Step 1 :Given the lead concentrations in traditional medicines, we are asked to test the claim that the mean lead concentration for all such medicines is less than $13 \mu g / g$ at a 0.10 significance level.
Step 2 :The null and alternative hypotheses for this test are: \n $H_{0}: \mu=13 \mu g / g$ \n $H_{1}: \mu<13 \mu g / g$
Step 3 :We calculate the sample mean, standard deviation, and size from the given data.
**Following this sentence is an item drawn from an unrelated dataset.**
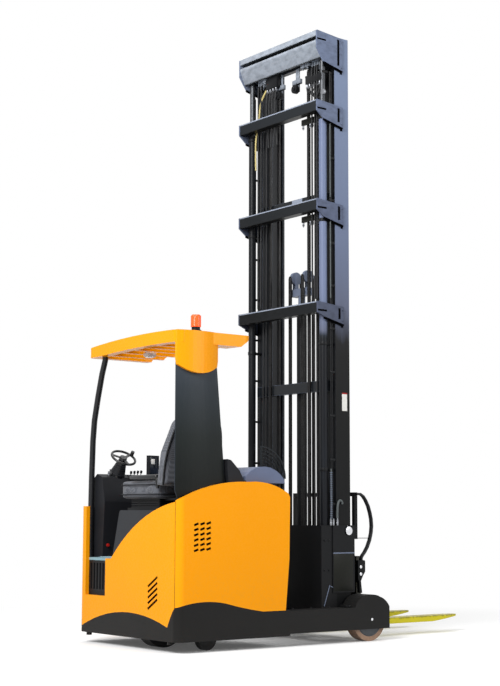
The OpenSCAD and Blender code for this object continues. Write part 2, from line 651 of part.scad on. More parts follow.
module outer_mast() color(mast_blue) placed() {
    both_sides() upright(mast_y, mast_bottom, mast_top);
}

// Cross beams behind the outer uprights, with bracket plates on their outer faces.
// Columns: top, height of the bracket, its height at the rear, height of the folded apron or 0
beam_z = [[mast_top + 15, 256, 141, 121], [mast_top - 532, 160, 85, 0], [mast_top - 1304, 155, 85, 0],
    [mast_top - 2092, 133, 85, 0]];
plate_t = 14;
beam_t = 12;
beam_h = 85;
beam_front = beam_x + 66;
split_z = [46, 76];
bracket_x = 1618;
bracket_slot = [1564, 1574];
module cross_beams() color(mast_blue) placed() {
    for (b = beam_z) {
        top = b[0];
        drop = b[1];
        both_sides() difference() {
            along_y(mast_y, mast_y + plate_t) polygon([[beam_x, top], [beam_x, top - b[2]],
                [beam_front, top - drop + 20], [bracket_x, top - drop - 25], [bracket_x, top - 25]]);
            along_y(mast_y - 1, mast_y + plate_t + 1) polygon([[bracket_slot[0], top - 36],
                [bracket_slot[1], top - 36], [bracket_slot[1], top - drop + 10], [bracket_slot[0], top - drop + 10]]);
        }
        block([beam_x, -mast_y, top - (b[3] > 0 ? split_z[0] : beam_h)], [beam_x + beam_t, mast_y, top]);
        block([beam_x + beam_t, -mast_y, top - beam_h], [beam_front, mast_y, top - beam_h + beam_t]);
        if (b[3] > 0) {
            block([beam_x + beam_t, -mast_y, top - split_z[0]], [beam_front, mast_y, top - split_z[0] + beam_t]);
            along_y(-mast_y, mast_y) polygon([[beam_x, top - split_z[1]], [beam_x + beam_t, top - split_z[1]],
                [beam_x + beam_t, top - beam_h], [beam_x + 60, top - beam_h - b[3]],
                [beam_x + 60 - beam_t, top - beam_h - b[3]], [beam_x, top - beam_h - 6]]);
        }
    }
}

// Main lift cylinders behind the outer uprights
lift_at = [1458, mast_y - 40];
lift_foot = arm_z[1] + seat_gap;
lift_barrel_top = mast_top - 637;
module lift_barrels() color(black) placed() both_sides() difference() {
    translate([lift_at.x, lift_at.y, lift_foot]) cylinder(r = lift_barrel_r, h = lift_barrel_top - lift_foot);
    translate([lift_at.x, lift_at.y, lift_foot + 20]) cylinder(r = lift_rod_r + rod_gap, h = lift_barrel_top);
}
head_z = [mast_top - 177, mast_top - 117];
module lift_rods() color(steel) placed() both_sides()
    translate([lift_at.x, lift_at.y, lift_foot + 40]) cylinder(r = lift_rod_r, h = head_z[0] - lift_foot - 40);

// Middle stage with its head beam over the lift rods and its cross members
member_x = [1496, mast_x - clear];
module middle_mast() color(mast_blue) placed() {
    both_sides() upright(middle_y, mast_bottom, mast_top - 12);
    both_sides() rollers(middle_y, stage_rollers);
    for (z = [[200, 320], [1860, 1940], [mast_top - 1327, mast_top - 1227], [head_z[0], head_z[1]]]) {
        block([member_x[0], -middle_y, z[0]], [member_x[1], middle_y, z[1]]);
        both_sides() block([member_x[1], middle_y - rail_w, z[0]], [mast_x, middle_y, z[1]]);
    }
    both_sides() block([lift_at.x - 26, lift_at.y - 40, head_z[0]], [member_x[0], lift_at.y + 28, head_z[1]]);
    both_sides() block([member_x[0], middle_y, head_z[0]], [member_x[1], lift_at.y + 28, head_z[1]]);
    both_sides() for (y = [chain_y - 28, chain_y + 16 + seat_gap])
        block([chain_x - 25, y, pulley_z - 20], [member_x[1], y + 12 - seat_gap, head_z[0]]);
}
// Chains of the inner stage over their pulleys
chain_y = inner_y - 120;
chain_x = 1530;
chain_z = 420;
pulley_z = head_z[0] - 55;
pulley_r = 38;
module chain_bar(x, y, z0, z1) block([x - 6, y - 12, z0], [x + 6, y + 12, z1]);
module lift_chains() color(slate) placed() both_sides() {
    rod_y(chain_x, pulley_z, pulley_r, chain_y - 16, chain_y + 16);
    chain_bar(chain_x - pulley_r - 6, chain_y, chain_z, pulley_z);
    chain_bar(chain_x + pulley_r + 6, chain_y, chain_z, pulley_z);
}

module inner_mast() color(mast_blue) placed() {
    both_sides() upright(inner_y, mast_bottom, mast_top - 24);
    both_sides() rollers(inner_y, stage_rollers);
    block([mast_x, -mast_open, 150], [mast_x + 14, mast_open, 300]);
    block([mast_x + 14, -70, free_foot - 20], [mast_x + 110, 70, free_foot]);
    block([mast_x, -mast_open, head_z[1]], [mast_x + 14, mast_open, head_z[1] + 90]);
}

// Free lift cylinder with its crosshead and chains
free_x = 1612;
free_top = mast_top - 2057;
free_foot = 170;
module free_barrel() color(black) placed() difference() {
    translate([free_x, 0, free_foot]) cylinder(r = free_barrel_r, h = free_top - free_foot);
    translate([free_x, 0, free_foot + 20]) cylinder(r = free_rod_r + rod_gap, h = free_top);
}
head_y = 75;
head_bar = [free_top + 80, free_top + 140];
head_axle = head_bar[1] + 90;
head_pulley_r = 50;
module free_head() color(slate) placed() {
    translate([free_x, 0, free_foot + 45]) cylinder(r = free_rod_r, h = head_bar[0] - free_foot - 45);
    block([free_x - 32, -head_y - 22, head_bar[0]], [free_x + 32, head_y + 22, head_bar[1]]);
    both_sides() {
        rod_y(free_x, head_axle, head_pulley_r, head_y - 14, head_y + 14);
        block([free_x - 14, head_y + 14, head_bar[1]], [free_x + 14, head_y + 22, head_axle + 40]);
        block([free_x - 14, head_y - 22, head_bar[1]], [free_x + 14, head_y - 14, head_axle + 40]);
    }
}
module free_chains() color(slate) placed() both_sides() {
    chain_bar(free_x - head_pulley_r - 6, head_y, chain_z, head_axle);
    chain_bar(free_x + head_pulley_r + 6, head_y, 700, head_axle);
}

// Lift carriage in the inner stage, with the bar that carries the tilt frame
side_plate = [mast_open - 30, mast_open - clear];
carriage_x = [1590, 1712, 1740];
tilt_at = [1765, 600];
tilt_y = side_plate[1] - 64;
tilt_pin_r = 18;
module lift_carriage() color(black) placed() {
    both_sides() block([carriage_x[0], side_plate[0], 150], [carriage_x[1], side_plate[1], 640]);
    both_sides() for (z = [230, 560]) rod_y(roller_x, z, roller_r, side_plate[1] - weld, inner_y - web_t - clear);
    block([carriage_x[1], -side_plate[1], 150], [carriage_x[2], side_plate[1], 230]);
    block([carriage_x[1], -side_plate[1], 540], [carriage_x[2], side_plate[1], 640]);
    both_sides() block([carriage_x[1], tilt_y - 56, 230], [carriage_x[2], tilt_y - 6, 540]);
    both_sides() difference() {
        union() {
            block([carriage_x[2], tilt_y, tilt_at.y - 30], [tilt_at.x, tilt_y + 20, tilt_at.y + 30]);
            rod_y(tilt_at.x, tilt_at.y, 30, tilt_y, tilt_y + 20);
        }
        rod_y(tilt_at.x, tilt_at.y, tilt_pin_r + seat_gap, tilt_y - 36, tilt_y + 64);
    }
}
tilt_frame_x = [1766, 1800];
module tilt_frame() color(black) placed() {
    both_sides() {
        rod_y(tilt_at.x, tilt_at.y, tilt_pin_r, tilt_y - 11, tilt_y + 26);
        rod_y(tilt_at.x, tilt_at.y, 24, tilt_y - 56, tilt_y - 5);
        rod_y(tilt_at.x, tilt_at.y, 24, tilt_y + 25, tilt_y + 49);
    }
    difference() {
        block([tilt_frame_x[0], -tilt_y - 49, 140], [tilt_frame_x[1], tilt_y + 49, 640]);
        block([tilt_frame_x[0] - 6, 66 - tilt_y, 200], [tilt_frame_x[1] + 10, tilt_y - 66, 560]);
        both_sides() block([tilt_frame_x[0] - 6, tilt_y - 7, 550], [tilt_frame_x[1] + 12, tilt_y + 27, 650]);
    }
}
shift_x = tilt_frame_x[1] + 0.5;
// Two hoses side by side, looped from the backrest's post down to a bracket on the fork bars
hose_r = 9;
hose_y = [-370 - hose_r - seat_gap, -370 - 3 * hose_r - 3 * seat_gap];
bracket_top = 586;
module fork_carriage() color(black) placed() {
    for (z = [[150, 226], [480, 556]]) block([shift_x + 20, -380, z[0]], [fork_face - fork_t - 0.3, 380, z[1]]);
    for (y = [-300, 0, 300]) block([shift_x, y - 20, 150], [shift_x + 20, y + 20, 556]);
    difference() {
        along_y(hose_y[1] - hose_r - 2, weld - 380) polygon([[1834, 420], [1840, 340], [1864, 340], [1852, 430],
            [1874, 470], [1896, 500], [1896, 578], [1888, bracket_top], [1824, bracket_top], [1824, 450]]);
        for (z = [482, 536]) rod_y(1852, z, 15, -half_w, -370);
    }
}
rest_x = [shift_x + 24, shift_x + 54];
rest_z = [745, 1100];
bar_top = 556;
module load_backrest() color(black) placed() {
    both_sides() block([rest_x[0], 340, rest_z[0]], [rest_x[1], 370, rest_z[1]]);
    for (z = [rest_z[0], rest_z[1] - 30]) block([rest_x[0], -341, z], [rest_x[1], 341, z + 30]);
    both_sides() block([rest_x[0], 200, bar_top], [rest_x[1], 236, rest_z[0] + weld]);
    for (i = [-2:2]) block([rest_x[0] + 6, i * 110 - 6, abs(i) < 2 ? bar_top : rest_z[0]],
        [rest_x[0] + 18, i * 110 + 6, rest_z[1] - 1]);
}
module fork() color("#d6c61a") placed() intersection() {
    along_y(fork_y - fork_w / 2, fork_y + fork_w / 2) polygon(concat([[fork_face - fork_t, fork_top + fork_h]],
        arc3([fork_face - fork_t, 130], [fork_face - 30, 102], [fork_face, fork_top - fork_t], 4),
        [[overall_l - 300, fork_top - fork_t], [overall_l, fork_top - 12], [overall_l, fork_top]],
        arc3([fork_face + 20, fork_top], [fork_face + 6, fork_top + 6], [fork_face, fork_top + 20], 4),
        [[fork_face, fork_top + fork_h]]));
    linear_extrude(fork_top + fork_h) polygon(concat(
        [[fork_face - fork_t - 1, fork_y - fork_w / 2], [overall_l - 160, fork_y - fork_w / 2]],
        arc3([overall_l - 40, fork_y - 40], [overall_l, fork_y], [overall_l - 40, fork_y + 40], 8),
        [[overall_l - 160, fork_y + fork_w / 2], [fork_face - fork_t - 1, fork_y + fork_w / 2]]));
}
module fork_left() fork();
module fork_right() mirror([0, 1, 0]) fork();
module hose_loop(y) tube([[1834, y, 1086], [1862, y, 1088], [1892, y, 1072], [1918, y, 1042], [1946, y, 995],
    [1964, y, 945], [1976, y, 895], [1980, y, 842], [1974, y, 790], [1958, y, 735], [1934, y, 685],
    [1906, y, 645], [1880, y, 618], [1870, y, 602], [1870, y, bracket_top + 8], [1870, y, bracket_top + seat_gap]],
    hose_r, 8);
module carriage_hoses() color(black) placed() for (y = hose_y) hose_loop(y);

base_frame();
leg_left();
leg_right();
rear_cover();
side_cover_left();
side_cover_right();
cab_floor();
step_riser();
bulkhead();
battery_block();
hood();
hood_screen();
side_console();
pedals();
seat_pedestal();
seat_suspension();
seat_cushion();
seat_back();
dash_console();
steering_column();
steering_wheel();
display();
pillar();
guard_roof();
guard_tube();
beacon_base();
beacon_lens();
drive_unit();
drive_hub();
drive_tyre();
caster_fork();
caster_wheel();
load_hub_left();
load_tyre_left();
load_hub_right();
load_tyre_right();
reach_carriage();
reach_rollers();
reach_barrel();
reach_rod();
outer_mast();
cross_beams();
lift_barrels();
middle_mast();
lift_rods();
lift_chains();
inner_mast();
free_barrel();
free_head();
free_chains();
lift_carriage();
tilt_frame();
fork_carriage();
load_backrest();
fork_left();
fork_right();
carriage_hoses();
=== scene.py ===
"""Reach truck: finishes, seat, hoses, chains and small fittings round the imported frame."""

import math
from functools import partial

import bmesh
import bpy
from mathutils import Euler, Matrix, Vector


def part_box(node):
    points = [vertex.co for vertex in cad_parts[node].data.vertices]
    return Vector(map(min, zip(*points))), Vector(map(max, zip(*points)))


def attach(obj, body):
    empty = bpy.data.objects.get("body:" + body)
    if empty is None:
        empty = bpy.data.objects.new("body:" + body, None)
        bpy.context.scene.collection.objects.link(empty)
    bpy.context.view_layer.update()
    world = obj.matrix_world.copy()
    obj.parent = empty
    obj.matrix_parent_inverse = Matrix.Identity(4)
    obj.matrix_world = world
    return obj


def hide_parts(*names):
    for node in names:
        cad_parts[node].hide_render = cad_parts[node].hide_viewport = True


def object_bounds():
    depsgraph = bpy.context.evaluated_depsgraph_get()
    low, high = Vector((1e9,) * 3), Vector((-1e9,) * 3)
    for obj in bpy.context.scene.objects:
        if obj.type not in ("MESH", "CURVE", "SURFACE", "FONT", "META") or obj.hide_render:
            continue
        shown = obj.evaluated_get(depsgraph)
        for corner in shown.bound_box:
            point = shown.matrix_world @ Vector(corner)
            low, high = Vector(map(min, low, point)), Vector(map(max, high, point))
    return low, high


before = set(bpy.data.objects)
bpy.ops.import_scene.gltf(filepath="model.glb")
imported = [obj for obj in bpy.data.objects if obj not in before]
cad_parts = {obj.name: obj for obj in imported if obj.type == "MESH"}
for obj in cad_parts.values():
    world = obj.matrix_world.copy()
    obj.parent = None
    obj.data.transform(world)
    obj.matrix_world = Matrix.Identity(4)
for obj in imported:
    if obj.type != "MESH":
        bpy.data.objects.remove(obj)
BOX_LO, BOX_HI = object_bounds()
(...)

Step 4 :The sample mean is $9.95 \mu g / g$, the sample standard deviation is $7.16 \mu g / g$, and the sample size is 11.
Step 5 :We then calculate the test statistic using the formula: \n $t = \frac{\bar{x} - \mu_{0}}{s / \sqrt{n}}$
Step 6 :Substituting the values, we get the test statistic as $-1.41$.
Step 7 :We also calculate the degrees of freedom as $n - 1 = 10$.
Step 8 :Using the test statistic and degrees of freedom, we calculate the P-value for a one-tailed test.
Step 9 :The P-value is $0.094$.
Step 10 :Final Answer: \n The null and alternative hypotheses are: \n $H_{0}: \mu=13 \mu g / g$ \n $H_{1}: \mu<13 \mu g / g$ \n The test statistic is \(\boxed{-1.41}\). \n The P-value is \(\boxed{0.094}\).